I'm Alive. It Hurts. I Love It. - Joshua Jennifer Espinoza
I'm Alive. It Hurts. I Love It. - Joshua Jennifer Espinoza
I WANT TO BE ALL OF THE THINGS I AM ALL AT ONCE UNTIL I DIE. I WANT TO FEEL EVERYTHING.
92 Pages
5.8″ x 8.3″
ISBN: 978-1-941985-30-4
Release date: October 29th, 2019
The most prominent gay trans poet in America's debut collection is now available for wide distribution. For Joshua Jennifer Espinoza, simply surviving in a world that hates women is a feat, and loving and being loved an act of defiance. This painful & personal book, brimming with darkness and hope, artfully balances how difficult being alive can be—the feeling of everything, all at once, crumbling—but also why we all keep doing it. Equal parts radical, raw, and soft, in this second edition of I'm Alive. It Hurts. I Love It. (now with brand new poems) it is softness that saves us.
PRAISE FOR JOSHUA JENNIFER ESPINOZA
“Joshua Jennifer Espinoza’s book, I’m Alive. It Hurts. I Love It., is a book that makes us “feel everything.” It’s an absolute celebration of the self, with a persona who embraces pure emotion and feels everything immensely just to make sure we will, too. A persona that unabashedly tells us, “i am sad/but i don’t want to talk about being sad./ i’m going to talk about being happy” because “life/ is fuckin’ beautiful!” Cathartic and brilliant, Espinoza’s genius shines in this book as a shapeshifter set on a soul’s journey that only ever ends up in a state of pure bliss and exhilaration for the gift of being. “ ‘thank you for letting me be alive,’/ i whisper/ to no one in particular” this book sings to us, except in fact, we are listening for its whisper and its yell, gratefully, hungrily taking in its holy aura. I really love this book and I know you will, too. “
-Dorothea Lasky, ROME and Milk
“Wise and brimming with feeling, Joshua Jennifer Espinoza’s work seems to emerge from the other side of revelation. Her poems, that is, do not reveal but know that the body is both a dead-end and a site of possibility. That language is a necessary violence that makes and unmakes us. That the unbearable must be borne. In this newly expanded edition of her first collection, Espinoza reminds us that hers is an essential voice issuing from “the edges of what it means to have a body,” to be a person, but nonetheless tangled in the terrible, beautiful fact of being alive.”

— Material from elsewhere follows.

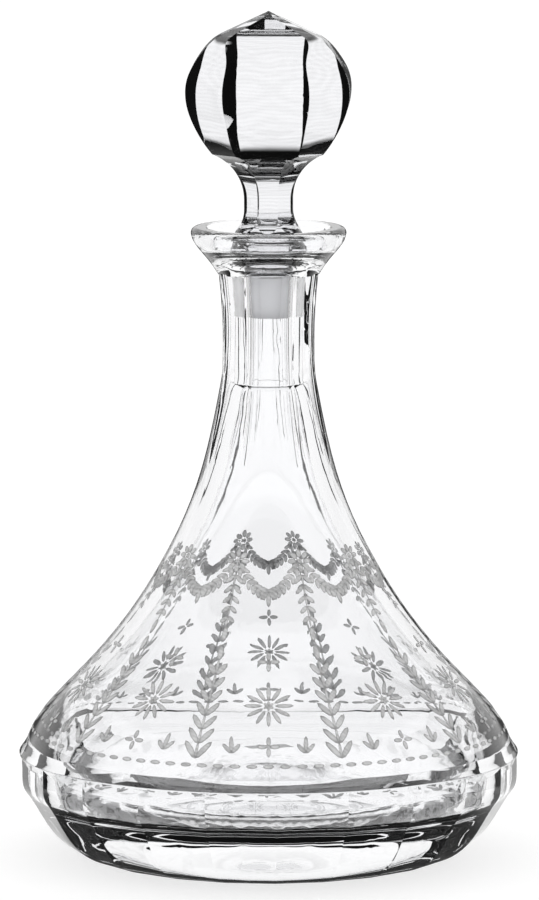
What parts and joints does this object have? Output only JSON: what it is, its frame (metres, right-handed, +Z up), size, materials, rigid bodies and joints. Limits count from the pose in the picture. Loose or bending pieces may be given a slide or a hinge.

-Cam Awkward-Rich, Sympathetic Little Monster
“Joshua Jennifer Espinoza's poetry, like all my favorite poetry, takes chaos to the potter's wheel until it is the mug we can drink from for an ecstatic life without disguise. ‘i want to be all of the things i am / all at once until i die.’ Who needs priests! Poets show us the way to finding our own private god, and this book is my new bible!”

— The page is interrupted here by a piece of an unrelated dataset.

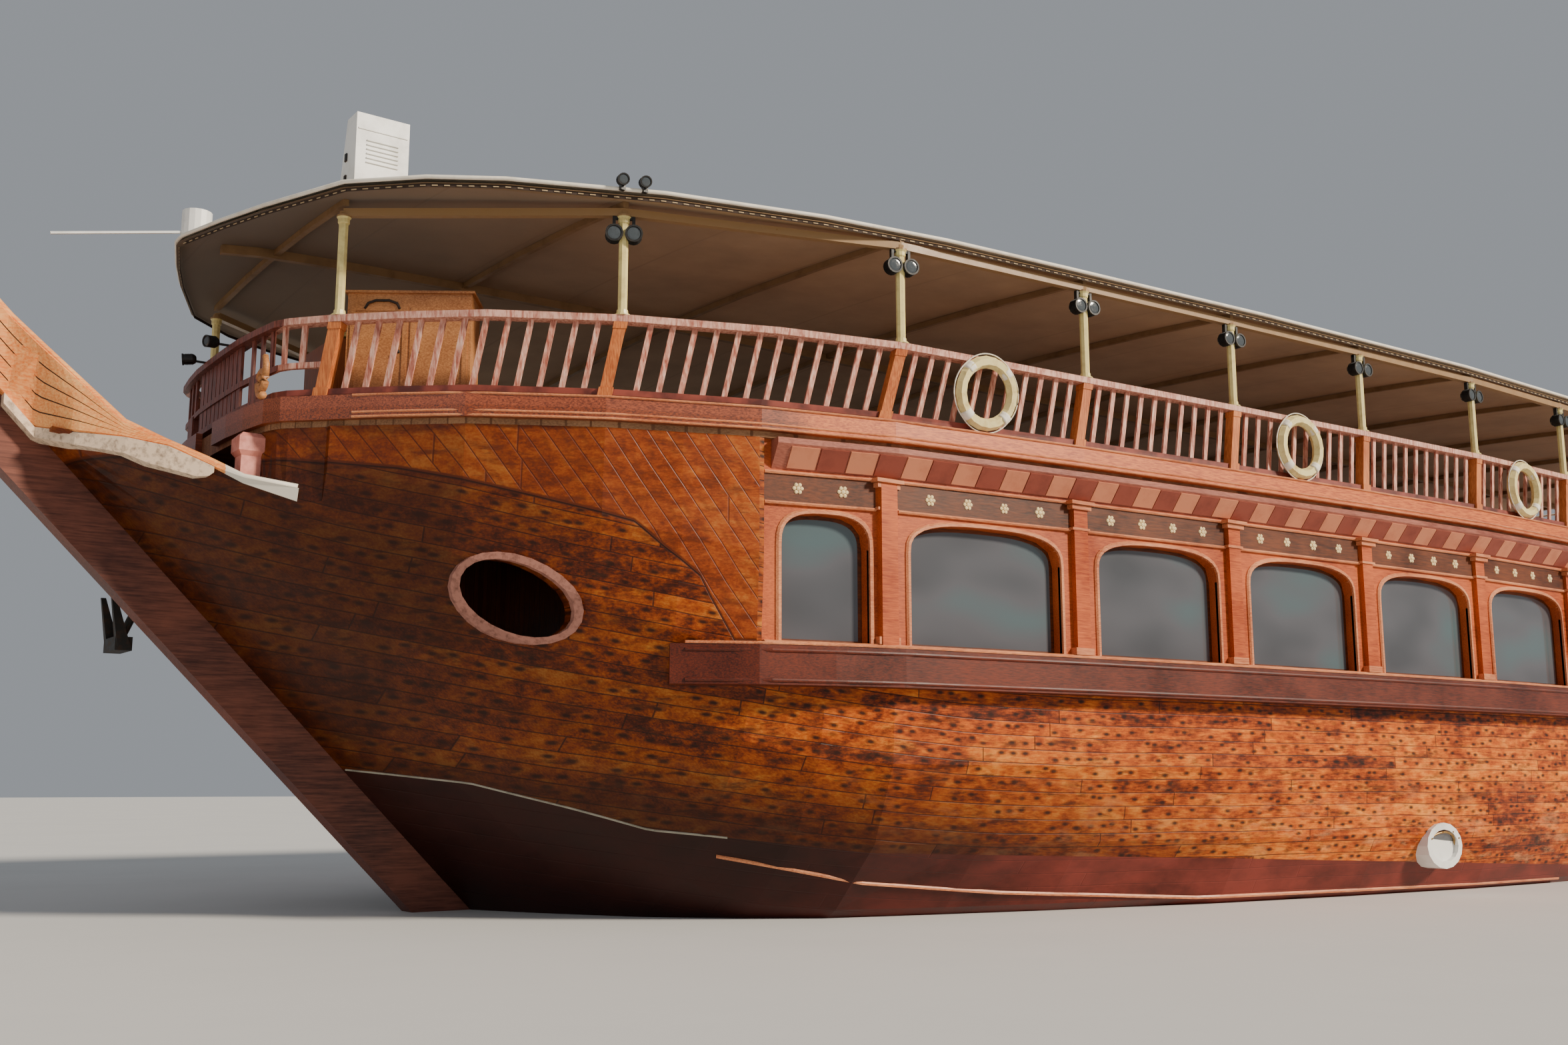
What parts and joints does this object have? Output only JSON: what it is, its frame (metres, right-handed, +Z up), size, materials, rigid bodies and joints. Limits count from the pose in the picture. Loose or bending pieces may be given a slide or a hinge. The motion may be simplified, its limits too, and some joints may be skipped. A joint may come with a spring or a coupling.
{
  "type": "wooden passenger dhow",
  "caption": "Wooden passenger dhow afloat: raked planked hull with keel, glazed saloon, railed upper deck under a canopy, and turning rudder, propeller, helm and aft doors.",
  "frame": {"origin": "on the waterline and the centreline, amidships", "axes": "+X towards the bow, +Y to port, +Z up"},
  "size_m": [35.409, 11.24, 10.61],
  "materials": {
    "hull_timber": "oiled and varnished planks, weathered",
    "prow_timber": "varnished planks, sun bleached",
    "stem_timber": "dark oiled timber",
    "bottom_paint": "matt red-brown bottom paint on timber",
    "guard_paint": "pale worn paint",
    "wale_timber": "dark red-brown varnish",
    "gallery_timber": "varnished joinery",
    "fascia_timber": "orange varnish",
    "cornice_paint": "painted pattern on timber",
    "saloon_glass": "clear tinted glazing",
    "deck_planks": "bare deck planks",
    "rail_timber": "faded pink-brown varnish",
    "frame_paint": "cream gloss paint",
    "canopy_cloth": "stretched canvas",
    "white_fibreglass": "white gloss paint",
    "ring_foam": "faded cream foam cover",
    "oval_paint": "worn pink-brown paint",
    "helm_timber": "varnished joinery",
    "bronze": "dull bronze",
    "iron": "black painted iron"
  },
  "bodies": {
    "root": {"hull": "hull_timber", "engine_hatch": "deck_planks", "engine": "iron", "keel": "bottom_paint", "stem_post": "stem_timber", "stern_post": "bottom_paint", "bow_planking_port": "hull_timber", "bow_planking_starboard": "hull_timber", "oval_ring_port": "oval_paint", "oval_ring_starboard": "oval_paint", "prow_bulwark_port": "prow_timber", "prow_bulwark_starboard": "prow_timber", "guard_strake_port": "guard_paint", "guard_strake_starboard": "guard_paint", "wale_port": "wale_timber", "wale_starboard": "wale_timber", "saloon_wall_port": "gallery_timber", "saloon_wall_starboard": "gallery_timber", "saloon_glass_port": "saloon_glass", "saloon_glass_starboard": "saloon_glass", "forward_bulkhead": "gallery_timber", "aft_wall": "gallery_timber", "stern_bulwark": "hull_timber", "upper_deck": "deck_planks", "fascia_port": "fascia_timber", "fascia_starboard": "fascia_timber", "cornice_port": "cornice_paint", "cornice_starboard": "cornice_paint", "side_rail_port": "rail_timber", "side_rail_starboard": "rail_timber", "bow_rail": "rail_timber", "aft_rail": "rail_timber", "canopy_frame_port": "frame_paint", "canopy_frame_starboard": "frame_paint", "canopy_beams": "frame_paint", "canopy": "canopy_cloth", "porthole_1_port": "white_fibreglass", "porthole_1_starboard": "white_fibreglass", "porthole_2_port": "white_fibreglass", "porthole_2_starboard": "white_fibreglass", "stern_tube": "bronze", "helm_console": "helm_timber", "deck_cabinet": "helm_timber", "ladder": "deck_planks", "life_ring_1_port": "ring_foam", "life_ring_1_starboard": "ring_foam", "life_ring_2_port": "ring_foam", "life_ring_2_starboard": "ring_foam", "life_ring_3_port": "ring_foam", "life_ring_3_starboard": "ring_foam", "roof_box": "white_fibreglass", "bow_lamp": "white_fibreglass", "bow_bitt_port": "rail_timber", "bow_bitt_starboard": "rail_timber", "anchor": "iron"},
    "rudder": {"rudder": "bottom_paint"},
    "propeller": {"propeller": "bronze"},
    "helm_wheel": {"helm_wheel": "helm_timber"},
    "door_port": {"door_port": "helm_timber"},
    "door_starboard": {"door_starboard": "helm_timber"}
  },
  "joints": [
    {"name": "rudder_turn", "type": "hinge", "parent": "root", "child": "rudder", "pos_m": [-16.93, 0, 0], "axis": [-0.3219, 0, 0.9468], "range_deg": [-35, 35]},
    {"name": "propeller_spin", "type": "hinge", "parent": "root", "child": "propeller", "pos_m": [-14.43, 0, -1.12], "axis": [1, 0, 0], "continuous": true},
    {"name": "helm_turn", "type": "hinge", "parent": "root", "child": "helm_wheel", "pos_m": [11.56, 0, 6.07], "axis": [1, 0, 0], "range_deg": [-525, 525]},
    {"name": "door_port_swing", "type": "hinge", "parent": "root", "child": "door_port", "pos_m": [-15.456, 0.806, 3.5], "axis": [0, 0, 1], "range_deg": [-100, 0]},
    {"name": "door_starboard_swing", "type": "hinge", "parent": "root", "child": "door_starboard", "pos_m": [-15.456, -0.806, 3.5], "axis": [0, 0, 1], "range_deg": [0, 100]}
  ],
  "couplings": [
    {"joint": "helm_turn", "follows": "rudder_turn", "ratio": 15}
  ]
}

CAConrad, While Standing in Line for Death and A Beautiful Marsupial Afternoon
"Espinoza’s gift is her use of exquisite language and arresting images to capture this contradiction of self-destruction and resilience that lurks inside us, a piercing glance that is compassionate, but not pitying, into physicality of trans women’s lives."
-Autostraddle
"Among many things, Joshua Jennifer Espinoza's poetry explores desire, the reality of living within the confines of the human body, and queer strength. Identity in her poems is in constant negotiation between the self and the world, and is at times seen as both liberating and binding. One way in which the speaker understands being queer is by seeing it as a place of mid-invention, a space where the everyday becomes ceremonial, political, and stylized."
-Them.
"[Joshua Jennifer Espinoza's] poems are flawless in their directness, and wonderfully imperfect in their human-ness."